● **GIVEN INFORMATION**
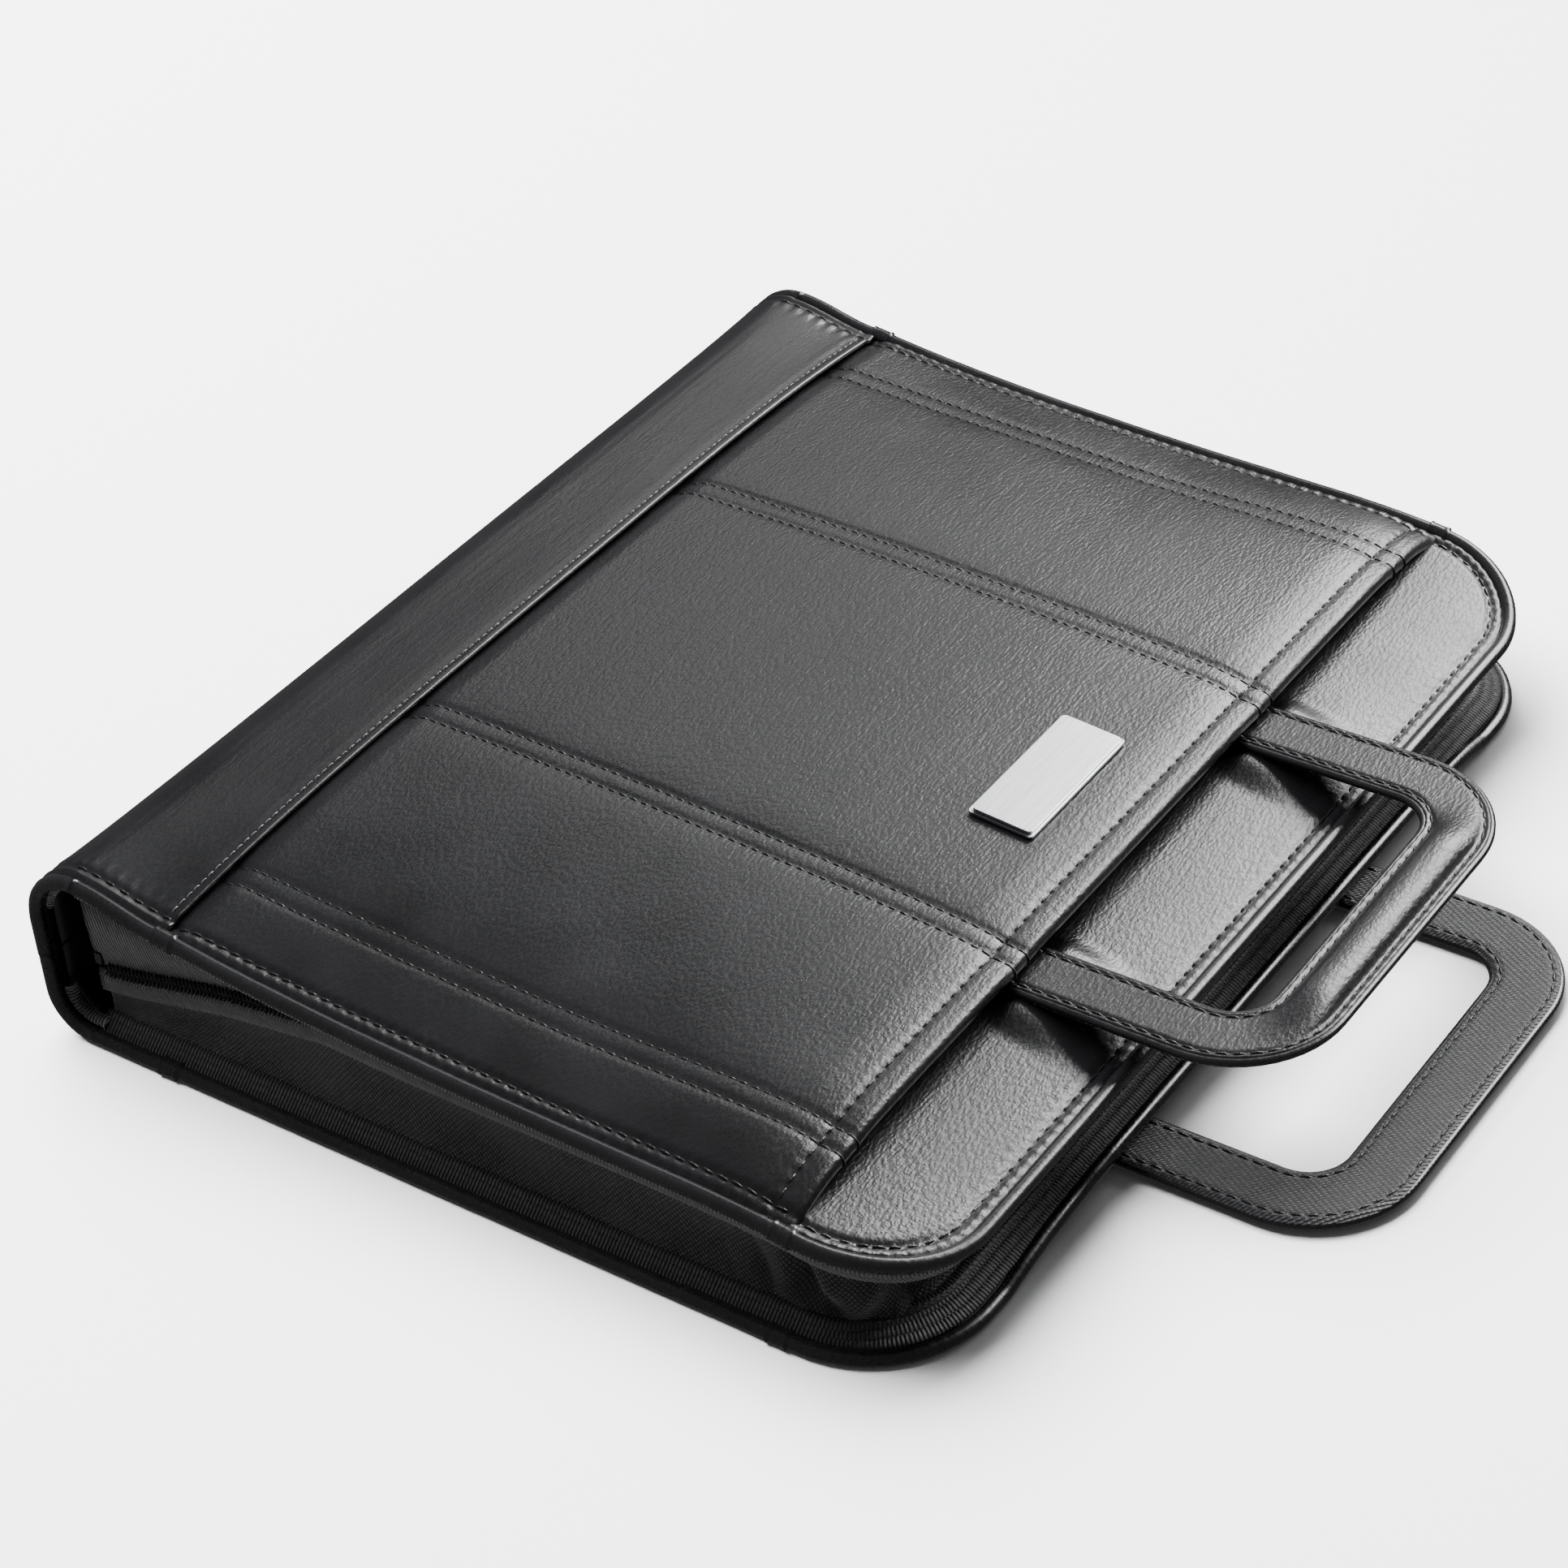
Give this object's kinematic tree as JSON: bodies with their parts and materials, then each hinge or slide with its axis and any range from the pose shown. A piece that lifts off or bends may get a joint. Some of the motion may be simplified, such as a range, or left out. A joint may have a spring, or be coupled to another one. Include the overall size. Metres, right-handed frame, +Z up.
{
  "type": "portfolio case",
  "caption": "Zip-round leather-look portfolio case with a boxy spine, cloth gusset, sliding carrying handles in cover pockets and a ring mechanism inside.",
  "frame": {"origin": "middle of the flat outer face of the back cover's pocket panel, on which the case lies", "axes": "+X from the spine to the opening edge, +Y along the spine, +Z up through the thickness"},
  "size_m": [0.3539, 0.35, 0.0588],
  "materials": {
    "leather": "black pebbled leather-look polyurethane, satin",
    "spine_leather": "smoother black leather-look polyurethane, semi-gloss",
    "piping": "black piping and folded edges, semi-gloss",
    "nylon": "black plain woven nylon",
    "handle_cloth": "dark grey twill nylon",
    "tape": "black ribbed grosgrain and herringbone zip tape",
    "coil": "black moulded nylon zip coil",
    "foam": "grey closed-cell foam",
    "board": "grey-brown bookbinding board",
    "badge_steel": "brushed plate",
    "nickel": "nickel-plated steel"
  },
  "bodies": {
    "back_cover": {"back_flap": "spine_leather", "back_pocket_panel": "leather", "back_pocket_hem": "piping", "back_base_panel": "leather", "back_board": "board", "back_lining": "nylon", "back_piping": "piping", "back_edge_binding": "tape", "gusset": "nylon", "lower_zip_tape": "tape", "lower_coil": "coil", "zip_stop_near": "nickel", "zip_stop_far": "nickel", "ring_housing": "nickel", "rivet_near": "nickel", "rivet_far": "nickel"},
    "spine": {"spine_leather": "spine_leather", "spine_board": "board", "spine_lining": "nylon", "spine_piping_near": "piping", "spine_piping_far": "piping"},
    "front_cover": {"front_flap": "spine_leather", "front_pocket_panel": "leather", "front_pocket_padding": "foam", "front_base_panel": "leather", "front_board": "board", "front_lining": "nylon", "inner_pocket": "nylon", "front_piping": "piping", "front_pocket_hem": "piping", "front_edge_binding": "tape", "badge_backing": "badge_steel", "badge_plate": "badge_steel", "upper_zip_tape": "tape", "upper_coil": "coil"},
    "front_handle": {"front_handle_lining": "handle_cloth", "front_handle_stop_strap": "tape", "front_handle_leather": "leather", "front_handle_grip_padding": "foam", "front_handle_piping_outer": "piping", "front_handle_piping_inner": "piping"},
    "back_handle": {"back_handle_lining": "handle_cloth", "back_handle_stop_strap": "tape", "back_handle_leather": "leather", "back_handle_grip_padding": "foam", "back_handle_piping_outer": "piping", "back_handle_piping_inner": "piping"},
    "slider": {"zip_slider": "nickel"},
    "puller": {"zip_puller": "nickel"},
    "ring_left": {"ring_halves_left": "nickel"},
    "ring_right": {"ring_halves_right": "nickel"},
    "lever_near": {"ring_lever_near": "nickel"},
    "lever_far": {"ring_lever_far": "nickel"}
  },
  "joints": [
    {"name": "spine_fold", "type": "hinge", "parent": "back_cover", "child": "spine", "pos_m": [-0.1383, 0, 0.0042], "axis": [0, -1, 0], "range_deg": [0, 90]},
    {"name": "cover_open", "type": "hinge", "parent": "spine", "child": "front_cover", "pos_m": [-0.1383, 0, 0.0546], "axis": [0, -1, 0], "range_deg": [0, 90]},
    {"name": "front_handle_slide", "type": "slide", "parent": "front_cover", "child": "front_handle", "axis": [1, 0, 0], "range_m": [-0.04, 0.026]},
    {"name": "back_handle_slide", "type": "slide", "parent": "back_cover", "child": "back_handle", "axis": [1, 0, 0], "range_m": [-0.066, 0]},
    {"name": "zip_slide", "type": "slide", "parent": "back_cover", "child": "slider", "axis": [0.9903, 0, 0.1386], "range_m": [0, 0.045]},
    {"name": "puller_swing", "type": "hinge", "parent": "slider", "child": "puller", "pos_m": [-0.1164, 0.1726, 0.0295], "axis": [0.9903, 0, 0.1386], "range_deg": [0, 110]},
    {"name": "ring_open_left", "type": "hinge", "parent": "back_cover", "child": "ring_left", "pos_m": [-0.11, 0, 0.0121], "axis": [0, -1, 0], "range_deg": [0, 20]},
    {"name": "ring_open_right", "type": "hinge", "parent": "back_cover", "child": "ring_right", "pos_m": [-0.098, 0, 0.0121], "axis": [0, 1, 0], "range_deg": [0, 20]},
    {"name": "lever_press_near", "type": "hinge", "parent": "back_cover", "child": "lever_near", "pos_m": [-0.104, -0.14, 0.0113], "axis": [1, 0, 0], "range_deg": [0, 30]},
    {"name": "lever_press_far", "type": "hinge", "parent": "back_cover", "child": "lever_far", "pos_m": [-0.104, 0.14, 0.0113], "axis": [-1, 0, 0], "range_deg": [0, 30]}
  ],
  "couplings": [
    {"joint": "ring_open_right", "follows": "ring_open_left", "ratio": 1},
    {"joint": "lever_press_near", "follows": "ring_open_left", "ratio": 1.5},
    {"joint": "lever_press_far", "follows": "ring_open_left", "ratio": 1.5}
  ]
}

● **TASK STATEMENT**
Please set down the whole listing above without altering a single line.

● **ANSWER TO THE PROBLEM**
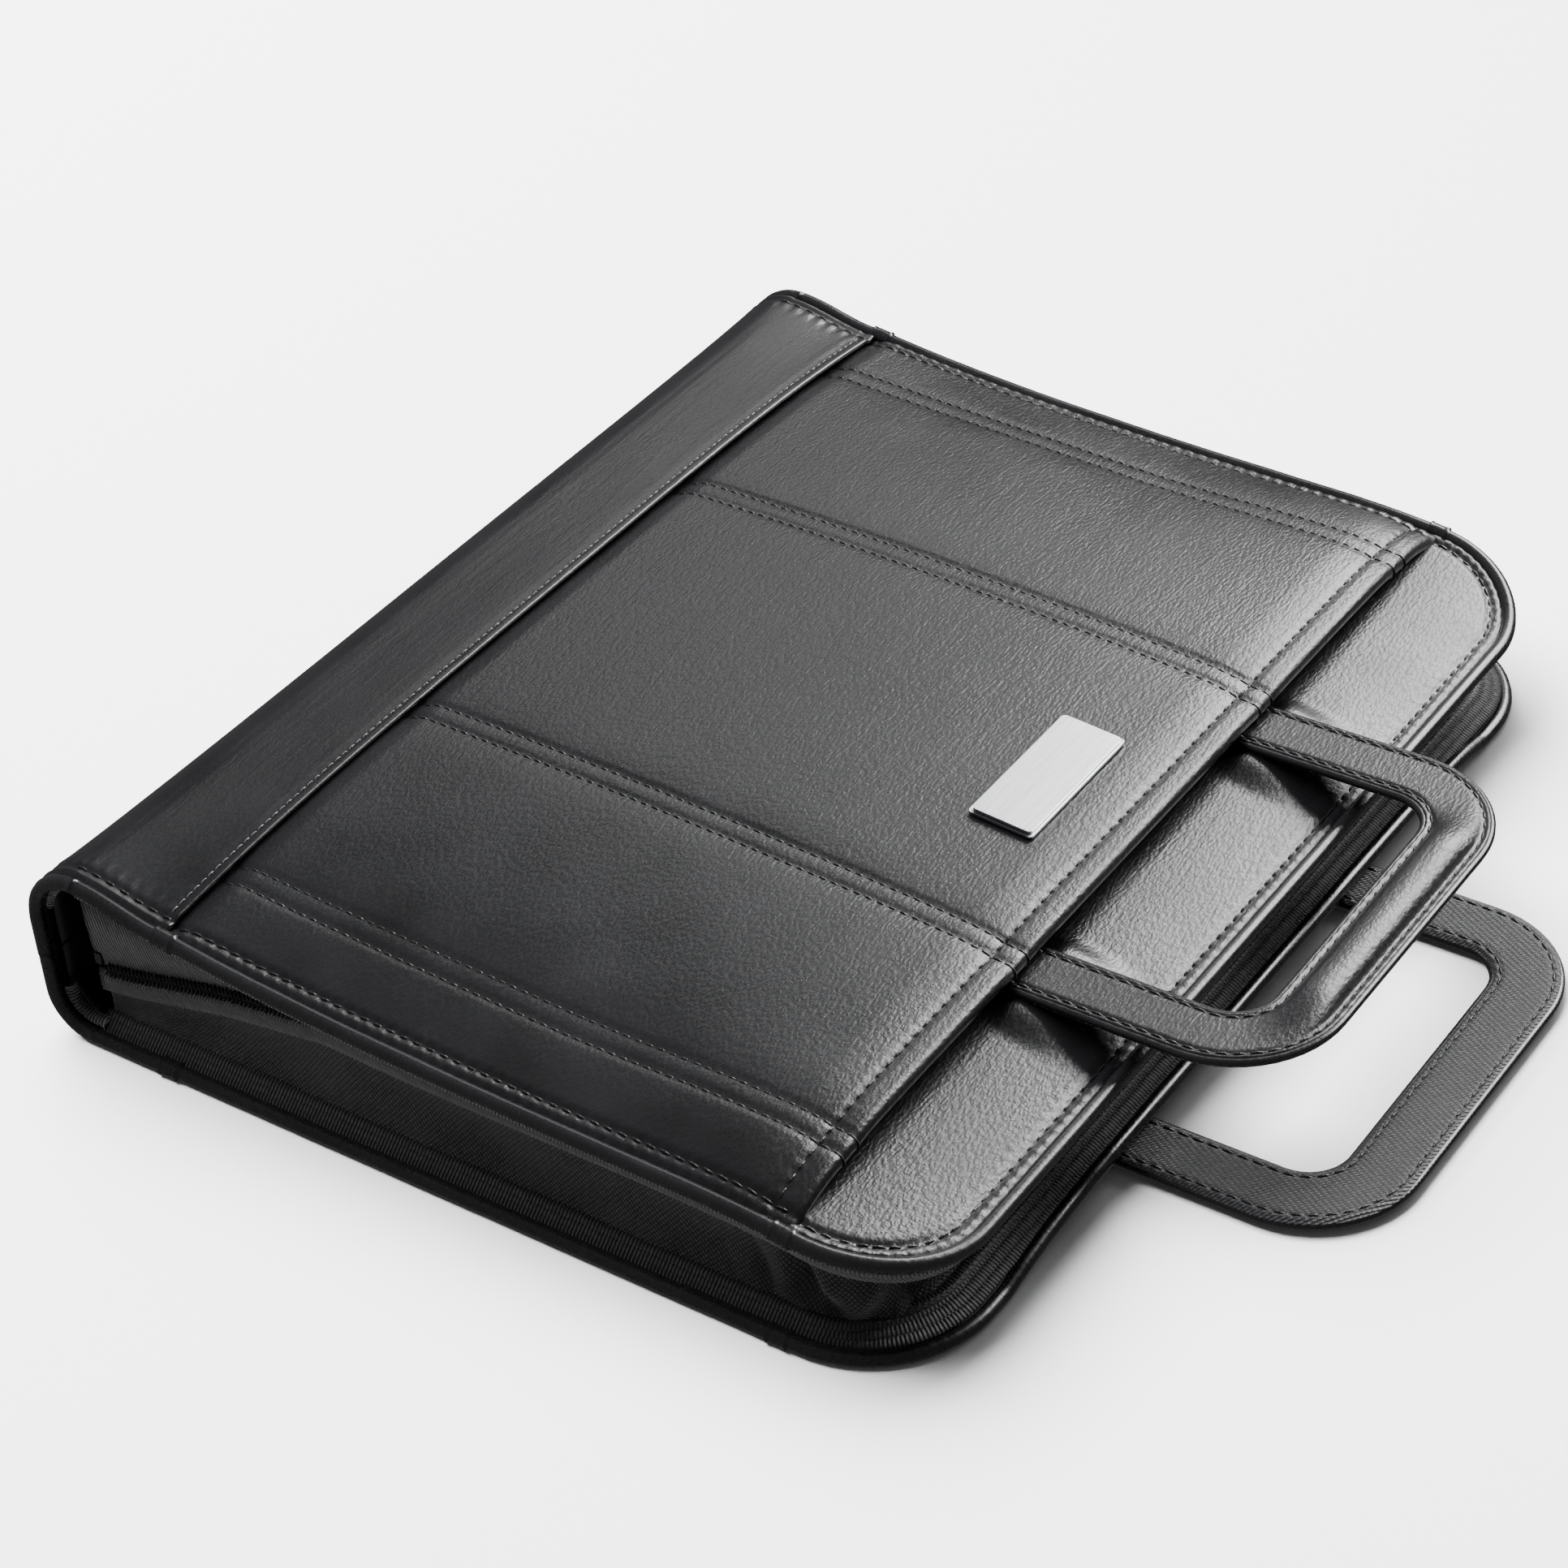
Give this object's kinematic tree as JSON: bodies with their parts and materials, then each hinge or slide with its axis and any range from the pose shown. A piece that lifts off or bends may get a joint. Some of the motion may be simplified, such as a range, or left out. A joint may have a spring, or be coupled to another one. Include the overall size. Metres, right-handed frame, +Z up.
{
  "type": "portfolio case",
  "caption": "Zip-round leather-look portfolio case with a boxy spine, cloth gusset, sliding carrying handles in cover pockets and a ring mechanism inside.",
  "frame": {"origin": "middle of the flat outer face of the back cover's pocket panel, on which the case lies", "axes": "+X from the spine to the opening edge, +Y along the spine, +Z up through the thickness"},
  "size_m": [0.3539, 0.35, 0.0588],
  "materials": {
    "leather": "black pebbled leather-look polyurethane, satin",
    "spine_leather": "smoother black leather-look polyurethane, semi-gloss",
    "piping": "black piping and folded edges, semi-gloss",
    "nylon": "black plain woven nylon",
    "handle_cloth": "dark grey twill nylon",
    "tape": "black ribbed grosgrain and herringbone zip tape",
    "coil": "black moulded nylon zip coil",
    "foam": "grey closed-cell foam",
    "board": "grey-brown bookbinding board",
    "badge_steel": "brushed plate",
    "nickel": "nickel-plated steel"
  },
  "bodies": {
    "back_cover": {"back_flap": "spine_leather", "back_pocket_panel": "leather", "back_pocket_hem": "piping", "back_base_panel": "leather", "back_board": "board", "back_lining": "nylon", "back_piping": "piping", "back_edge_binding": "tape", "gusset": "nylon", "lower_zip_tape": "tape", "lower_coil": "coil", "zip_stop_near": "nickel", "zip_stop_far": "nickel", "ring_housing": "nickel", "rivet_near": "nickel", "rivet_far": "nickel"},
    "spine": {"spine_leather": "spine_leather", "spine_board": "board", "spine_lining": "nylon", "spine_piping_near": "piping", "spine_piping_far": "piping"},
    "front_cover": {"front_flap": "spine_leather", "front_pocket_panel": "leather", "front_pocket_padding": "foam", "front_base_panel": "leather", "front_board": "board", "front_lining": "nylon", "inner_pocket": "nylon", "front_piping": "piping", "front_pocket_hem": "piping", "front_edge_binding": "tape", "badge_backing": "badge_steel", "badge_plate": "badge_steel", "upper_zip_tape": "tape", "upper_coil": "coil"},
    "front_handle": {"front_handle_lining": "handle_cloth", "front_handle_stop_strap": "tape", "front_handle_leather": "leather", "front_handle_grip_padding": "foam", "front_handle_piping_outer": "piping", "front_handle_piping_inner": "piping"},
    "back_handle": {"back_handle_lining": "handle_cloth", "back_handle_stop_strap": "tape", "back_handle_leather": "leather", "back_handle_grip_padding": "foam", "back_handle_piping_outer": "piping", "back_handle_piping_inner": "piping"},
    "slider": {"zip_slider": "nickel"},
    "puller": {"zip_puller": "nickel"},
    "ring_left": {"ring_halves_left": "nickel"},
    "ring_right": {"ring_halves_right": "nickel"},
    "lever_near": {"ring_lever_near": "nickel"},
    "lever_far": {"ring_lever_far": "nickel"}
  },
  "joints": [
    {"name": "spine_fold", "type": "hinge", "parent": "back_cover", "child": "spine", "pos_m": [-0.1383, 0, 0.0042], "axis": [0, -1, 0], "range_deg": [0, 90]},
    {"name": "cover_open", "type": "hinge", "parent": "spine", "child": "front_cover", "pos_m": [-0.1383, 0, 0.0546], "axis": [0, -1, 0], "range_deg": [0, 90]},
    {"name": "front_handle_slide", "type": "slide", "parent": "front_cover", "child": "front_handle", "axis": [1, 0, 0], "range_m": [-0.04, 0.026]},
    {"name": "back_handle_slide", "type": "slide", "parent": "back_cover", "child": "back_handle", "axis": [1, 0, 0], "range_m": [-0.066, 0]},
    {"name": "zip_slide", "type": "slide", "parent": "back_cover", "child": "slider", "axis": [0.9903, 0, 0.1386], "range_m": [0, 0.045]},
    {"name": "puller_swing", "type": "hinge", "parent": "slider", "child": "puller", "pos_m": [-0.1164, 0.1726, 0.0295], "axis": [0.9903, 0, 0.1386], "range_deg": [0, 110]},
    {"name": "ring_open_left", "type": "hinge", "parent": "back_cover", "child": "ring_left", "pos_m": [-0.11, 0, 0.0121], "axis": [0, -1, 0], "range_deg": [0, 20]},
    {"name": "ring_open_right", "type": "hinge", "parent": "back_cover", "child": "ring_right", "pos_m": [-0.098, 0, 0.0121], "axis": [0, 1, 0], "range_deg": [0, 20]},
    {"name": "lever_press_near", "type": "hinge", "parent": "back_cover", "child": "lever_near", "pos_m": [-0.104, -0.14, 0.0113], "axis": [1, 0, 0], "range_deg": [0, 30]},
    {"name": "lever_press_far", "type": "hinge", "parent": "back_cover", "child": "lever_far", "pos_m": [-0.104, 0.14, 0.0113], "axis": [-1, 0, 0], "range_deg": [0, 30]}
  ],
  "couplings": [
    {"joint": "ring_open_right", "follows": "ring_open_left", "ratio": 1},
    {"joint": "lever_press_near", "follows": "ring_open_left", "ratio": 1.5},
    {"joint": "lever_press_far", "follows": "ring_open_left", "ratio": 1.5}
  ]
}